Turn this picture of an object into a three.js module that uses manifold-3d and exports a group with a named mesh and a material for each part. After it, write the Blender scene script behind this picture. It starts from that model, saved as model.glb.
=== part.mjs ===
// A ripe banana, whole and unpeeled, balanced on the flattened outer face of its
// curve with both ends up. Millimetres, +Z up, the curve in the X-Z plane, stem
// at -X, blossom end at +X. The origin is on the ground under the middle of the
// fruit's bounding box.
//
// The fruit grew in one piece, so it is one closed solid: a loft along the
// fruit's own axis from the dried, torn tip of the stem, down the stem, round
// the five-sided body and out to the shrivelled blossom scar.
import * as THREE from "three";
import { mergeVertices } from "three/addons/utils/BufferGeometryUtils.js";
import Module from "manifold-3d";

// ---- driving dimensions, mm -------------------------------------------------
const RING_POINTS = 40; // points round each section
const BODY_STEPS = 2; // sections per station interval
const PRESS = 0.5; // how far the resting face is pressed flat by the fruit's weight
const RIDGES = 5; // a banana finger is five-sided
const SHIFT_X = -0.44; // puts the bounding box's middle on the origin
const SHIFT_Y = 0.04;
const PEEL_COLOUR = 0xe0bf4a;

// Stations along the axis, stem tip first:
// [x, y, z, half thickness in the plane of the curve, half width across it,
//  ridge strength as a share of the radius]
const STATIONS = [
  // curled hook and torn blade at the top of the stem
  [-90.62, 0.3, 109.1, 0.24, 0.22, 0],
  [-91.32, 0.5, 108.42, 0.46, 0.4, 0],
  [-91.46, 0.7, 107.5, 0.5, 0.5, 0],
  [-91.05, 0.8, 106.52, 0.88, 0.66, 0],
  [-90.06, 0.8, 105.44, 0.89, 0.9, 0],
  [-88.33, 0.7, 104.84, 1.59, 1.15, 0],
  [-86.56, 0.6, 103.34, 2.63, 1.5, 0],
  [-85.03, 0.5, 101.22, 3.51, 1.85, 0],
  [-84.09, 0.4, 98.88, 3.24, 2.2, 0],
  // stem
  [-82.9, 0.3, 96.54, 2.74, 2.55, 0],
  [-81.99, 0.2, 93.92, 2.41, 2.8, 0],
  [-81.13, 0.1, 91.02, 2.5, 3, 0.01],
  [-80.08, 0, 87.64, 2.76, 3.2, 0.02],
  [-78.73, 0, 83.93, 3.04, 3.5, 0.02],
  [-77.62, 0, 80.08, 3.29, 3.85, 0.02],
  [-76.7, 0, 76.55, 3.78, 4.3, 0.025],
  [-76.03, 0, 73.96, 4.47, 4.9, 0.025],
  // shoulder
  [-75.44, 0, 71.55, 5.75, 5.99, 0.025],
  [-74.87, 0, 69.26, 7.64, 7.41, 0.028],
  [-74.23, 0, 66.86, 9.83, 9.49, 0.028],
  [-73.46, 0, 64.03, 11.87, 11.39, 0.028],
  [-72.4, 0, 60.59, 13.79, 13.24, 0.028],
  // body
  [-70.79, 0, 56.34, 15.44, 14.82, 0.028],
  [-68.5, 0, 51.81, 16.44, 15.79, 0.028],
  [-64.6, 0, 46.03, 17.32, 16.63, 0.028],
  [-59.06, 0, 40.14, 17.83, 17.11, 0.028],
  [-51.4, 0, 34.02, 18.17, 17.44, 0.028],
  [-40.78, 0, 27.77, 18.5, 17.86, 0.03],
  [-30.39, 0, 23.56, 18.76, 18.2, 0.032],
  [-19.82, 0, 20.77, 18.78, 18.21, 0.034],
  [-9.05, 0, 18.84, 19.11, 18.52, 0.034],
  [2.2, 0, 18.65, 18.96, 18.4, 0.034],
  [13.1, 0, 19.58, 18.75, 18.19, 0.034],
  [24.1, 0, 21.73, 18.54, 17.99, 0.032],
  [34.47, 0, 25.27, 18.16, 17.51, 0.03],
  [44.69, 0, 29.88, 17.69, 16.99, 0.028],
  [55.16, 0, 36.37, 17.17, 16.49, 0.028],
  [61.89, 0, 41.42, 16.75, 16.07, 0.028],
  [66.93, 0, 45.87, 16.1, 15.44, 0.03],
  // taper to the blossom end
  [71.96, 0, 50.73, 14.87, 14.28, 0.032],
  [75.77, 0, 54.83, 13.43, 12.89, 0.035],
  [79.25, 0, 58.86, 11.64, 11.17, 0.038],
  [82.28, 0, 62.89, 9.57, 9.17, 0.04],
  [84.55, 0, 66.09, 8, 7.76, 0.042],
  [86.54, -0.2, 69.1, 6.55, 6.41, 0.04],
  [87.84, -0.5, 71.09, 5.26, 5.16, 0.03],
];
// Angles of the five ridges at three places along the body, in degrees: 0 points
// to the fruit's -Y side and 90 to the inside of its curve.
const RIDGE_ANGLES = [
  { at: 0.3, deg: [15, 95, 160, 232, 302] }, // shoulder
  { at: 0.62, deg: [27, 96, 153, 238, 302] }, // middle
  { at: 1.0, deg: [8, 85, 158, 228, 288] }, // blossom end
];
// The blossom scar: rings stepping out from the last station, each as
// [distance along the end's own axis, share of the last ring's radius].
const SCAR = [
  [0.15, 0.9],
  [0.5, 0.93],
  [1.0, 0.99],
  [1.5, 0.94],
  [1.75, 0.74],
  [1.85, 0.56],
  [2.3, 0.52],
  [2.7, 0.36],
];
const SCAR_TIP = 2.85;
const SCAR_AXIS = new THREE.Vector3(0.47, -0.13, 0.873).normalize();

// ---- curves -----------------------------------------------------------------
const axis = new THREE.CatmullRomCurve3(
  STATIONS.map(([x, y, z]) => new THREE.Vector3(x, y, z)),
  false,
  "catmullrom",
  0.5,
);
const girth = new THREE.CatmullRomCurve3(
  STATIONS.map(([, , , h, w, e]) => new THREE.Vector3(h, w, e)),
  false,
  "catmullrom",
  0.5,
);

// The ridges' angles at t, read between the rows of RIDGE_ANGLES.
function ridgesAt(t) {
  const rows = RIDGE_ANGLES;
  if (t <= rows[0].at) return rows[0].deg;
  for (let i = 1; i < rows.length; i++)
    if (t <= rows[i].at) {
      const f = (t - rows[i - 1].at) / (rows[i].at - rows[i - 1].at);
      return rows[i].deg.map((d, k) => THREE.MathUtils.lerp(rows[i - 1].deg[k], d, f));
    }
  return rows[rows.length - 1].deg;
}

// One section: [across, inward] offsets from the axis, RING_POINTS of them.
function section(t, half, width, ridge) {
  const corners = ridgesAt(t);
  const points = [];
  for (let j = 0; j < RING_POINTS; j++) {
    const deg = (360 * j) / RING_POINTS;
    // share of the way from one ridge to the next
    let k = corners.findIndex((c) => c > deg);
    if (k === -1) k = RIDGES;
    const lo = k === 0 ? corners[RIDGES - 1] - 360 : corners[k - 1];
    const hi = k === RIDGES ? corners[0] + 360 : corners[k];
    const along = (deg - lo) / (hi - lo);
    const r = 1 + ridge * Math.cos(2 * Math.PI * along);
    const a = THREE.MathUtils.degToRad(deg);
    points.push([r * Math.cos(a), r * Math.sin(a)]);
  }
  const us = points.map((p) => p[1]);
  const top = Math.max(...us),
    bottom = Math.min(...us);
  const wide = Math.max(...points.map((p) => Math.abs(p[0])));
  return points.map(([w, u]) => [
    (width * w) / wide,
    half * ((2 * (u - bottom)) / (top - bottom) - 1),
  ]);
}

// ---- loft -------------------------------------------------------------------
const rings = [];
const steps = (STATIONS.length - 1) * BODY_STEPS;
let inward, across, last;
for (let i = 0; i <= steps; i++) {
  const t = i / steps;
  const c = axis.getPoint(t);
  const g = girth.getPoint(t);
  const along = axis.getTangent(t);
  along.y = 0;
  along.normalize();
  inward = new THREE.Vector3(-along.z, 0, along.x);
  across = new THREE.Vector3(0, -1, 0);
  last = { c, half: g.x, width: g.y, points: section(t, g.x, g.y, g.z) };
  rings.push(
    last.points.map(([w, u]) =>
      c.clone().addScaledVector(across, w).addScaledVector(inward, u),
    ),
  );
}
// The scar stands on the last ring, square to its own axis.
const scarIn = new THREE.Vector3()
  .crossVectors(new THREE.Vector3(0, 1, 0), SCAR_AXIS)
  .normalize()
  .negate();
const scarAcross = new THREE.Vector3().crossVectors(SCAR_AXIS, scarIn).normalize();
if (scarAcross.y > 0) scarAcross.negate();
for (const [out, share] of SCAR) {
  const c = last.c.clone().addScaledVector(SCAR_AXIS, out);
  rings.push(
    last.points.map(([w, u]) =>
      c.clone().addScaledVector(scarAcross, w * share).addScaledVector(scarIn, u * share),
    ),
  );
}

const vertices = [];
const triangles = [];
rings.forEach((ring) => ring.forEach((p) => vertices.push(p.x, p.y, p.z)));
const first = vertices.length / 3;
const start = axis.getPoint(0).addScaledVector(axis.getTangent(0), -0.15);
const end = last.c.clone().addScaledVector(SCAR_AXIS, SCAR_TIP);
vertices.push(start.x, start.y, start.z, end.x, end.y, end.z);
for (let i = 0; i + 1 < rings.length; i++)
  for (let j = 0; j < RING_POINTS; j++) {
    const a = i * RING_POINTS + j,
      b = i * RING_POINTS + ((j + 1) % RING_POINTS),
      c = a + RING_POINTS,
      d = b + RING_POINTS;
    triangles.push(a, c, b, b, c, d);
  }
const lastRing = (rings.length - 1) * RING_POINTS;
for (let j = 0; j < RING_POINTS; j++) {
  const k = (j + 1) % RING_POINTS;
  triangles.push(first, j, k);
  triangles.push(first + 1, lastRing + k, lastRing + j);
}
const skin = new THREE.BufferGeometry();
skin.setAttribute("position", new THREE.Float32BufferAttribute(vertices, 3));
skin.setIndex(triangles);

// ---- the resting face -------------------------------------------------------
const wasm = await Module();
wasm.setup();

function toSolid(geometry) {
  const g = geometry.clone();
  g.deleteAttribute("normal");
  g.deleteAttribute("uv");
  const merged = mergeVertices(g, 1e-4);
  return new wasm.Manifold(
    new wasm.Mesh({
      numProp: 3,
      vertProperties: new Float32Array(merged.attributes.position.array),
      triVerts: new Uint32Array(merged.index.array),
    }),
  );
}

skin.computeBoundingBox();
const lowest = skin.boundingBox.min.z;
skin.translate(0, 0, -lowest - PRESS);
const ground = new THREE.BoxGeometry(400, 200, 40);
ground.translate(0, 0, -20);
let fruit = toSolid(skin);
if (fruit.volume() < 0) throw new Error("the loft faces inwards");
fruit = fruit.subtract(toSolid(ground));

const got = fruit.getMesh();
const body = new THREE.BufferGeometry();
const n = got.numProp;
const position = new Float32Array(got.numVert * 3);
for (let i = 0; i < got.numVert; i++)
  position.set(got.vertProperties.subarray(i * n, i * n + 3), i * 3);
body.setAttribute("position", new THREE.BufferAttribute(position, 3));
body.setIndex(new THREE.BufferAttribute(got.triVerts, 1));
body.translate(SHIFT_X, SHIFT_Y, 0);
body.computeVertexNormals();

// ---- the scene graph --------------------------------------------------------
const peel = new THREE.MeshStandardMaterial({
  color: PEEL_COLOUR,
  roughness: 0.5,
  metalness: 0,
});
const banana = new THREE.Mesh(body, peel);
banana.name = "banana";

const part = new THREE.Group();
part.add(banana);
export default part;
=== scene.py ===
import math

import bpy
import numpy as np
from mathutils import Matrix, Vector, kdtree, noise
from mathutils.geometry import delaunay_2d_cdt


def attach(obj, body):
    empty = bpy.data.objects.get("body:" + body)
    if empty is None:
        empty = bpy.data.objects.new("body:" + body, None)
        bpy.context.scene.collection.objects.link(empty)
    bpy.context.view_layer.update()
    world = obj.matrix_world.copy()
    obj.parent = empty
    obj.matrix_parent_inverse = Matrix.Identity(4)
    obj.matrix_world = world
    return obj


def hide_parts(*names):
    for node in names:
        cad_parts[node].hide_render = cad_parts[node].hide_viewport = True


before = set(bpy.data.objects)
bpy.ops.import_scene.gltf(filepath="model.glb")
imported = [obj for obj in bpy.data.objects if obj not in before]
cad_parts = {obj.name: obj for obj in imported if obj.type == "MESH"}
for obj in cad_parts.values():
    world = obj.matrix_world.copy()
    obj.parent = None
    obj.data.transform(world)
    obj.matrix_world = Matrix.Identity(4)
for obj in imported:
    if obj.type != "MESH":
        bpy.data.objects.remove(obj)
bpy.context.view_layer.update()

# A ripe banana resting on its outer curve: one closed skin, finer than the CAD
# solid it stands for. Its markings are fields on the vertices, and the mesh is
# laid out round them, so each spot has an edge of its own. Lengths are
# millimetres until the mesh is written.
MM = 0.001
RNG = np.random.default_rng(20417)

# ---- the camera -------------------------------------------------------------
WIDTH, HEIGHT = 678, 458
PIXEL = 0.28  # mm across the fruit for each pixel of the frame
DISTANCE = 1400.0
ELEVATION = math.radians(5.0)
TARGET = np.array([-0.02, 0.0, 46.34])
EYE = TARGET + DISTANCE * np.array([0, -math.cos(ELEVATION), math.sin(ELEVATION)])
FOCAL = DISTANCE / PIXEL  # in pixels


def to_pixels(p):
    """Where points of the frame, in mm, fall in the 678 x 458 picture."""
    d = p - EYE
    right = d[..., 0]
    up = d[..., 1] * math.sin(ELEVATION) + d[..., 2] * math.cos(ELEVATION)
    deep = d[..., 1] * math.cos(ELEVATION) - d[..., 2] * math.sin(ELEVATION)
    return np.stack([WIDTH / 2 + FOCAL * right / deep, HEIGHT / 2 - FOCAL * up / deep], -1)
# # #
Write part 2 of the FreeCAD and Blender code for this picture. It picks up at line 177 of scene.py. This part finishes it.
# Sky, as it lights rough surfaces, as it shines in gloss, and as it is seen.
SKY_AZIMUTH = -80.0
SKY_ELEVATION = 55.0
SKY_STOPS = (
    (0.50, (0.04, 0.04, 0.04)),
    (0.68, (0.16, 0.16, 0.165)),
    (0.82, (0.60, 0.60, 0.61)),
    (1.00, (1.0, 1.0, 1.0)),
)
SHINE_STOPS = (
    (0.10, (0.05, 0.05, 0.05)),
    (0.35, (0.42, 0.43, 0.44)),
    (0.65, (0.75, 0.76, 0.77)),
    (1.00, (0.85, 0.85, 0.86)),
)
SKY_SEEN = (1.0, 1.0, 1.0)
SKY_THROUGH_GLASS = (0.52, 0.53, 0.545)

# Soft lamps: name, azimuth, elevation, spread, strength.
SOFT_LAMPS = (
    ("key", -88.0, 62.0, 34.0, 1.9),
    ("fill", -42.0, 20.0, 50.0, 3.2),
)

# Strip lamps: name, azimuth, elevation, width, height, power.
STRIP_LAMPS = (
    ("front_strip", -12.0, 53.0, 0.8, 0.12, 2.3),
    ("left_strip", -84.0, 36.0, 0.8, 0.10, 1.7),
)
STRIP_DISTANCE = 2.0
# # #
**TASK GOAL:**
Within the material above, transcribe exactly the lines that run from the line holding "---- the scene" through the line holding "bpy.context.scene.collection.objects.link(empty)".

**RESULT OF THE EXERCISE:**
// ---- the scene graph --------------------------------------------------------
const peel = new THREE.MeshStandardMaterial({
  color: PEEL_COLOUR,
  roughness: 0.5,
  metalness: 0,
});
const banana = new THREE.Mesh(body, peel);
banana.name = "banana";

const part = new THREE.Group();
part.add(banana);
export default part;
=== scene.py ===
import math

import bpy
import numpy as np
from mathutils import Matrix, Vector, kdtree, noise
from mathutils.geometry import delaunay_2d_cdt


def attach(obj, body):
    empty = bpy.data.objects.get("body:" + body)
    if empty is None:
        empty = bpy.data.objects.new("body:" + body, None)
        bpy.context.scene.collection.objects.link(empty)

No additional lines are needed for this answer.